▶ _Data for this exercise_
------------------------------------------------------------------------

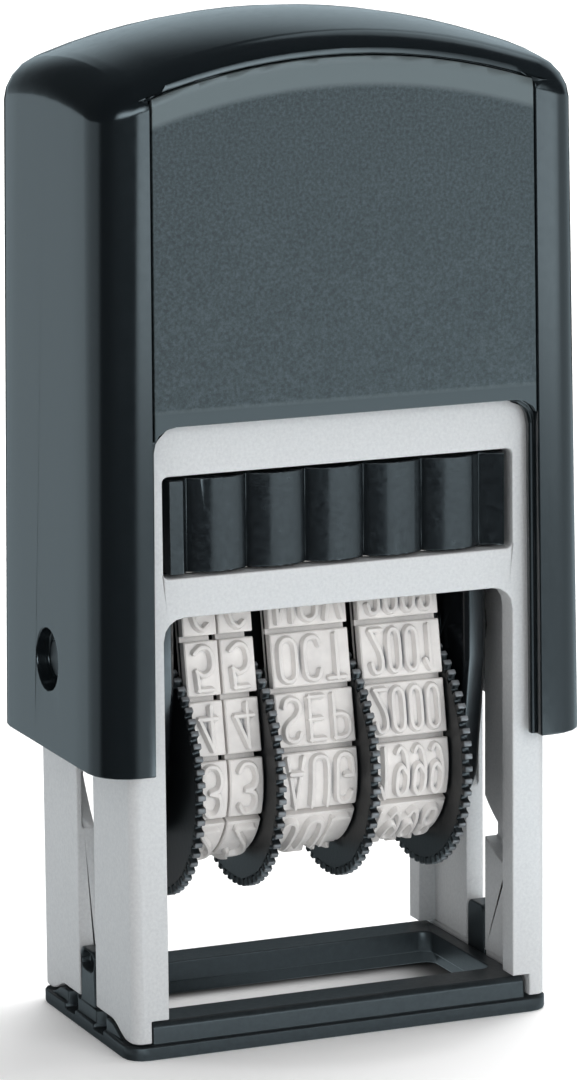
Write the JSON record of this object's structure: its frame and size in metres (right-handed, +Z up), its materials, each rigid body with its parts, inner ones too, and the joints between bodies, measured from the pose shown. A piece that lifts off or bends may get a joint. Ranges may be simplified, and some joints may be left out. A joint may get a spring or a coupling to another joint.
{
  "type": "date stamp",
  "caption": "Self-inking date stamp: a sprung arched cap slides down a silver frame and flips a carriage of date bands with toothed thumb wheels from ink pad to paper.",
  "frame": {"origin": "centre of the foot's underside, on the desk", "axes": "+X to the right of the date line as seen from the front, -Y to the front, +Z up against the press"},
  "size_m": [0.0412, 0.024, 0.0799],
  "materials": {
    "foot_plastic": "semi-gloss black moulding",
    "silver_plastic": "satin silver-grey moulding",
    "cartridge_plastic": "semi-gloss black moulding",
    "ink_felt": "felt soaked with black ink",
    "spring_steel": "drawn spring wire",
    "cap_plastic": "polished black moulding",
    "panel_plastic": "finely grained dark blue-grey",
    "carriage_plastic": "polished black moulding",
    "cushion_rubber": "soft dark rubber",
    "pin_steel": "ground pin",
    "pivot_plastic": "satin black pin",
    "band_rubber": "warm off-white moulded rubber",
    "wheel_plastic": "satin black moulding"
  },
  "bodies": {
    "frame": {"lower_frame": "silver_plastic", "base_frame": "foot_plastic", "ink_cartridge": "cartridge_plastic", "ink_pad": "ink_felt", "return_spring": "spring_steel"},
    "cap": {"cap_shell": "cap_plastic", "front_panel": "panel_plastic", "rear_panel": "panel_plastic"},
    "carriage": {"carriage_bridge": "carriage_plastic", "platen_cushion": "cushion_rubber", "left_cheek": "carriage_plastic", "right_cheek": "carriage_plastic", "wheel_axle": "pin_steel", "left_pivot_pin": "pivot_plastic", "right_pivot_pin": "pivot_plastic", "left_guide_pin": "pivot_plastic", "right_guide_pin": "pivot_plastic", "day_tens_band": "band_rubber", "day_units_band": "band_rubber", "month_band": "band_rubber", "year_band": "band_rubber"},
    "day_tens_wheel": {"day_tens_wheel": "wheel_plastic"},
    "day_units_wheel": {"day_units_wheel": "wheel_plastic"},
    "month_wheel": {"month_wheel": "wheel_plastic"},
    "year_wheel": {"year_wheel": "wheel_plastic"}
  },
  "joints": [
    {"name": "cap_press", "type": "slide", "parent": "frame", "child": "cap", "axis": [0, 0, -1], "range_m": [0, 0.0179], "stiffness_N_per_m": 400, "springref_m": -0.008, "deforming": ["return_spring"]},
    {"name": "carriage_flip", "type": "hinge", "parent": "cap", "child": "carriage", "pos_m": [0, 0, 0.0302], "axis": [-1, 0, 0], "range_deg": [0, 180]},
    {"name": "day_tens_turn", "type": "hinge", "parent": "carriage", "child": "day_tens_wheel", "pos_m": [0, 0, 0.0203], "axis": [1, 0, 0], "continuous": true},
    {"name": "day_units_turn", "type": "hinge", "parent": "carriage", "child": "day_units_wheel", "pos_m": [0, 0, 0.0203], "axis": [1, 0, 0], "continuous": true},
    {"name": "month_turn", "type": "hinge", "parent": "carriage", "child": "month_wheel", "pos_m": [0, 0, 0.0203], "axis": [1, 0, 0], "continuous": true},
    {"name": "year_turn", "type": "hinge", "parent": "carriage", "child": "year_wheel", "pos_m": [0, 0, 0.0203], "axis": [1, 0, 0], "continuous": true}
  ],
  "couplings": [
    {"joint": "carriage_flip", "follows": "cap_press", "rad_per_m": 175.5}
  ]
}
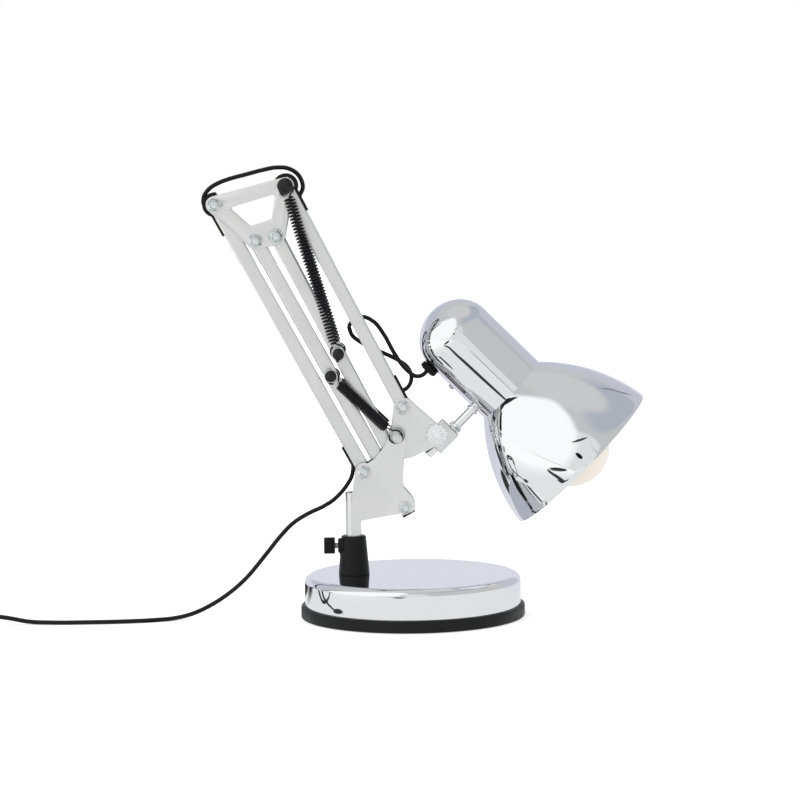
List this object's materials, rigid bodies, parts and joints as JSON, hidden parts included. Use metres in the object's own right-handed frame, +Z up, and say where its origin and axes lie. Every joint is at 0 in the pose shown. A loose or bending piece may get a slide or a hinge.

------------------------------------------------------------------------

Take each line containing the string "hinge" and copy it out.

    {"name": "carriage_flip", "type": "hinge", "parent": "cap", "child": "carriage", "pos_m": [0, 0, 0.0302], "axis": [-1, 0, 0], "range_deg": [0, 180]},
    {"name": "day_tens_turn", "type": "hinge", "parent": "carriage", "child": "day_tens_wheel", "pos_m": [0, 0, 0.0203], "axis": [1, 0, 0], "continuous": true},
    {"name": "day_units_turn", "type": "hinge", "parent": "carriage", "child": "day_units_wheel", "pos_m": [0, 0, 0.0203], "axis": [1, 0, 0], "continuous": true},
    {"name": "month_turn", "type": "hinge", "parent": "carriage", "child": "month_wheel", "pos_m": [0, 0, 0.0203], "axis": [1, 0, 0], "continuous": true},
    {"name": "year_turn", "type": "hinge", "parent": "carriage", "child": "year_wheel", "pos_m": [0, 0, 0.0203], "axis": [1, 0, 0], "continuous": true}
List this object's materials, rigid bodies, parts and joints as JSON, hidden parts included. Use metres in the object's own right-handed frame, +Z up, and say where its origin and axes lie. Every joint is at 0 in the pose shown. A loose or bending piece may get a slide or a hinge.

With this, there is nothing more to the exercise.